The composition problem persists: investment has been excessive, while consumer demand remains severely weak. This imbalance cannot be resolved through rate cuts alone. Real estate investment fell 17.2% in 2025 and shows no signs of stabilisation. Household formation rates remain depressed, and property sector deleveraging continues to drag on bank balance sheets. The trade surplus, meanwhile, reinforces the deflationary cycle by channelling income into exporters and industrial sectors rather than households.

What to Watch

Three inflection points will determine whether China’s rate trap forces a policy rethink or deepens into sustained stagnation. First, June-July trade data will reveal whether the export surge can sustain momentum as global demand softens—particularly if the Fed signals rate cuts that strengthen the CNY and compress Chinese export competitiveness. Second, the PBOC’s July Monetary Policy Report will indicate whether officials acknowledge the limits of rate policy and signal a shift toward fiscal transfers or structural reform. Third, commodity price trajectories through Q3 will clarify whether the Iran conflict’s price shock proves transient or structural—and whether Chinese import demand recovers or continues its April decline trajectory.
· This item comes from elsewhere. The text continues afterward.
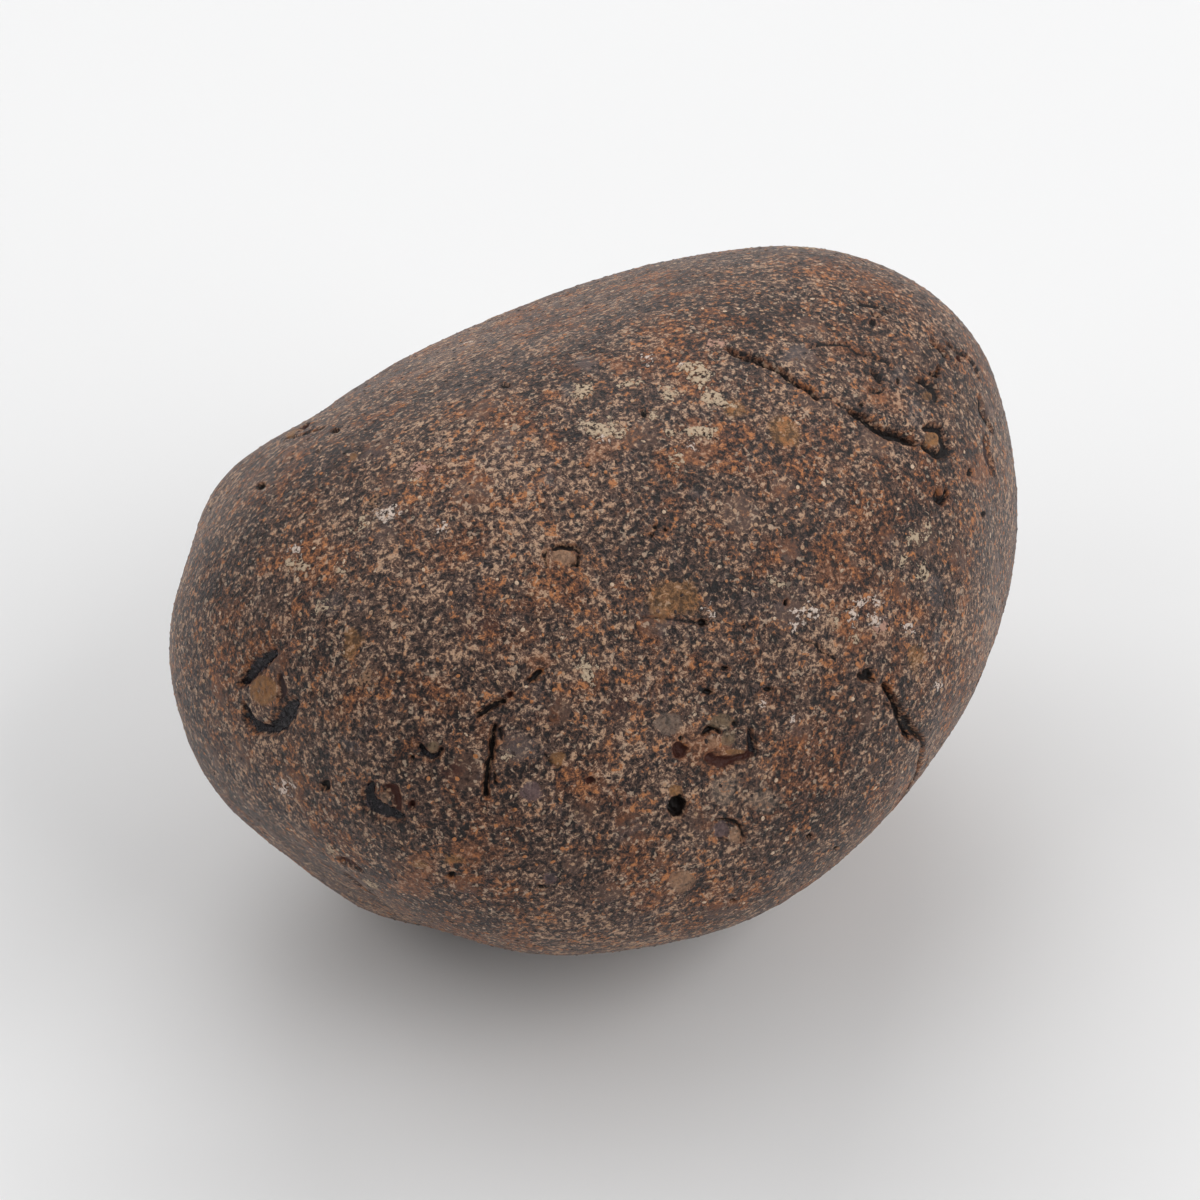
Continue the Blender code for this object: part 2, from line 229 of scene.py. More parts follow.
strokes = (
    # what, depth, then longitude, latitude and width in mm all along it
    ("glass", 0.35, ((176.4, 16.6, 0.22), (177.2, 18.1, 0.45), (178.1, 20.1, 0.57), (179.2, 21.9, 0.51),
                     (180.4, 23.5, 0.30))),
    ("glass", 0.35, ((178.0, 14.5, 0.21), (179.2, 13.2, 0.47), (181.0, 12.8, 0.42), (182.9, 13.5, 0.38),
                     (184.7, 15.7, 0.64), (185.9, 18.0, 0.69), (186.5, 19.6, 0.36))),
    ("shade", 0.20, ((-177.1, 21.5, 0.17), (-176.0, 20.2, 0.34), (-176.0, 19.0, 0.21))),
    ("glass", 0.35, ((-159.2, 14.7, 0.24), (-159.6, 13.2, 0.48), (-159.0, 11.9, 0.71), (-157.7, 11.6, 0.66),
                     (-156.3, 11.6, 0.50), (-154.8, 11.6, 0.32))),
    ("red", 0.25, ((-157.0, 15.1, 0.21), (-156.0, 15.1, 0.40), (-155.5, 14.0, 0.33), (-155.3, 12.5, 0.33))),
    ("glass", 0.30, ((-153.6, 21.5, 0.19), (-153.0, 20.7, 0.35), (-152.0, 20.4, 0.31), (-151.1, 20.9, 0.19),
                     (-150.7, 21.7, 0.11))),
    ("red", 0.25, ((-165.5, -2.2, 0.36), (-163.6, -1.3, 0.51), (-162.6, -1.8, 0.36))),
    ("red", 0.20, ((-166.7, -8.0, 0.36), (-167.3, -12.3, 0.44), (-166.0, -14.2, 0.36))),
    ("crack", 0.30, ((-146.9, 26.7, 0.15), (-146.0, 27.2, 0.22), (-144.9, 28.3, 0.22), (-143.8, 28.9, 0.15))),
    ("crack", 0.25, ((-140.4, 31.8, 0.19), (-139.7, 32.2, 0.26), (-138.9, 33.2, 0.19))),
    ("crack", 0.35, ((-144.4, 25.5, 0.15), (-144.4, 23.2, 0.22), (-144.3, 21.5, 0.15), (-144.6, 20.2, 0.22),
                     (-144.4, 18.5, 0.22), (-144.3, 16.5, 0.22))),
    ("crack", 0.20, ((-143.7, 25.2, 0.11), (-143.2, 23.9, 0.11))),
    ("crack", 0.20, ((-143.7, 19.6, 0.11), (-143.2, 18.2, 0.15))),
    ("crack", 0.15, ((-137.1, 22.2, 0.07), (-136.2, 21.1, 0.11), (-134.8, 20.4, 0.08))),
    ("crack", 0.20, ((-12.7, 48.5, 0.29), (-12.8, 47.3, 0.29), (-13.3, 46.1, 0.22), (-14.7, 44.9, 0.22))),
    ("crack", 0.20, ((-16.1, 47.6, 0.21), (-16.2, 46.8, 0.21))),
    ("crack", 0.40, ((-39.8, 71.8, 0.14), (-42.4, 70.4, 0.23), (-43.5, 69.1, 0.24), (-43.0, 67.7, 0.29),
                     (-44.4, 66.6, 0.29), (-45.0, 65.6, 0.23), (-45.8, 64.3, 0.17), (-46.1, 63.2, 0.28),
                     (-47.6, 62.3, 0.27), (-49.3, 60.8, 0.16), (-49.2, 59.8, 0.22), (-49.6, 58.6, 0.27),
                     (-51.1, 57.4, 0.16))),
    ("crack", 0.12, ((-51.1, 57.4, 0.09), (-48.8, 55.8, 0.11), (-49.7, 54.0, 0.11), (-50.0, 52.2, 0.14))),
    ("crack", 0.45, ((-50.0, 52.2, 0.21), (-49.7, 50.3, 0.33), (-49.9, 48.9, 0.38), (-49.9, 47.0, 0.37),
                     (-49.4, 45.9, 0.38), (-48.2, 44.8, 0.34), (-47.8, 43.6, 0.37), (-47.1, 41.8, 0.21))),
    ("crack", 0.15, ((-32.1, 59.7, 0.10), (-29.8, 57.2, 0.13), (-28.6, 54.7, 0.17), (-28.3, 53.4, 0.20),
                     (-30.3, 52.5, 0.20), (-30.2, 50.4, 0.19), (-30.1, 48.0, 0.17), (-31.3, 47.1, 0.14))),
    ("crack", 0.25, ((-35.0, 49.9, 0.24), (-36.5, 49.0, 0.31))),
    ("crack", 0.15, ((-41.1, 50.3, 0.16), (-40.4, 49.0, 0.14), (-38.4, 48.0, 0.08))),
    ("crack", 0.30, ((-19.7, 38.9, 0.29), (-20.4, 37.8, 0.36), (-21.2, 37.0, 0.36))),
    ("crack", 0.30, ((-28.3, 40.4, 0.15), (-27.5, 39.1, 0.20), (-25.5, 38.9, 0.16))),
    ("crack", 0.35, ((-31.7, 42.7, 0.22), (-31.0, 41.2, 0.38), (-31.4, 40.0, 0.58), (-32.6, 39.4, 0.50),
                     (-34.2, 39.5, 0.20))),
    ("crack", 0.20, ((-18.3, 35.9, 0.18), (-18.7, 34.5, 0.22), (-17.7, 32.1, 0.22), (-18.5, 30.6, 0.29),
                     (-20.4, 29.8, 0.22))),
    ("crack", 0.25, ((-25.1, 29.9, 0.29), (-27.1, 29.6, 0.36), (-27.5, 28.1, 0.36), (-27.5, 26.4, 0.29))),
    ("crack", 0.35, ((-42.4, 40.9, 0.16), (-40.5, 39.7, 0.32), (-39.9, 38.2, 0.44), (-41.5, 37.2, 0.44),
                     (-42.3, 36.2, 0.50), (-44.2, 36.7, 0.31), (-45.6, 38.3, 0.31), (-45.9, 40.1, 0.29))),
    ("shade", 0.25, ((-31.8, 27.7, 0.44), (-33.5, 27.1, 0.51), (-33.4, 25.6, 0.44), (-34.7, 25.2, 0.36))),
    ("crack", 0.30, ((-51.5, 35.2, 0.18), (-52.6, 34.8, 0.33), (-52.3, 33.8, 0.23), (-50.8, 33.6, 0.21),
                     (-49.7, 34.1, 0.13))),
    ("crack", 0.12, ((-92.0, 31.4, 0.08), (-90.5, 30.5, 0.12), (-89.6, 28.9, 0.12), (-87.7, 27.1, 0.08))),
    ("crack", 0.30, ((-84.2, 22.8, 0.19), (-83.2, 21.8, 0.23), (-82.0, 21.0, 0.11))),
    ("crack", 0.45, ((-80.5, 19.4, 0.16), (-79.8, 18.1, 0.21), (-79.2, 15.8, 0.22), (-78.8, 13.8, 0.28),
                     (-78.4, 11.9, 0.27), (-77.6, 9.8, 0.31), (-76.9, 8.1, 0.23))),
    ("crack", 0.35, ((-77.5, 12.0, 0.22), (-76.1, 8.7, 0.25), (-73.9, 6.0, 0.13), (-73.0, 3.5, 0.19),
                     (-72.6, 1.1, 0.29), (-71.3, -2.3, 0.34), (-72.0, -7.0, 0.25), (-73.5, -12.0, 0.12))),
    ("crack", 0.15, ((-81.2, 16.7, 0.12), (-79.9, 15.4, 0.12))),
    ("crack", 0.30, ((-112.9, 22.8, 0.12), (-112.1, 23.2, 0.28), (-111.2, 23.3, 0.23), (-110.3, 22.6, 0.11))),
    ("glass", 0.30, ((-105.2, 21.6, 0.12), (-105.3, 19.7, 0.25), (-105.3, 18.2, 0.33))),
    ("red", 0.30, ((-105.4, 18.0, 0.30), (-107.0, 17.6, 0.29), (-109.1, 17.7, 0.32), (-110.9, 18.0, 0.46),
                   (-112.4, 19.0, 0.34))),
    ("crack", 0.25, ((-112.1, 8.9, 0.09), (-110.6, 8.6, 0.13), (-109.2, 7.8, 0.15), (-108.4, 6.5, 0.15),
                     (-108.0, 4.8, 0.17), (-108.4, 3.8, 0.09))),
    ("crack", 0.15, ((-112.0, 5.8, 0.08), (-110.7, 5.0, 0.10))),
    ("crack", 0.12, ((-118.8, 9.2, 0.08), (-118.6, 8.3, 0.12), (-118.9, 7.4, 0.09))),
    ("crack", 0.10, ((-121.9, 40.8, 0.06), (-118.4, 40.6, 0.08), (-114.7, 39.9, 0.08), (-110.8, 39.0, 0.11))),
    ("crack", 0.25, ((-140.4, 50.3, 0.12), (-138.4, 50.8, 0.20), (-136.0, 50.9, 0.16), (-134.7, 50.1, 0.12))),
    ("crack", 0.25, ((-134.7, 49.5, 0.11), (-134.5, 48.5, 0.15), (-136.3, 48.2, 0.12))),
    ("crack", 0.20, ((-141.7, 49.8, 0.08), (-142.0, 48.8, 0.11), (-141.1, 47.8, 0.08))),
    ("crack", 0.15, ((132.5, 31.4, 0.15), (135.4, 34.4, 0.18), (136.9, 37.6, 0.22), (137.9, 39.6, 0.22))),
    ("crack", 0.08, ((-174.2, 46.6, 0.06), (-171.5, 46.3, 0.08), (-168.5, 45.6, 0.06))),
    # on the sides turned away
    ("crack", 0.40, ((35, 2, 0.14), (42, 5, 0.28), (47, 5, 0.24), (55, 8, 0.30), (61, 9, 0.20), (68, 13, 0.12))),
    ("crack", 0.35, ((118, -2, 0.12), (121, 5, 0.26), (119, 11, 0.20), (123, 17, 0.12))),
)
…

The risk of competitive devaluation grows as China’s export dependency collides with trade tensions. If Beijing tolerates further CNY weakness to sustain export volumes, Emerging Markets face renewed currency pressure and capital flight. Conversely, if the PBOC prioritises currency stability, domestic growth targets become unattainable without fiscal expansion on a scale that challenges debt sustainability metrics. Either path has implications for global risk asset valuations, particularly in sectors tied to Chinese manufacturing supply chains and commodity demand. The era of monetary policy as a sufficient growth tool in China has ended; what replaces it will reshape global macro dynamics through 2027.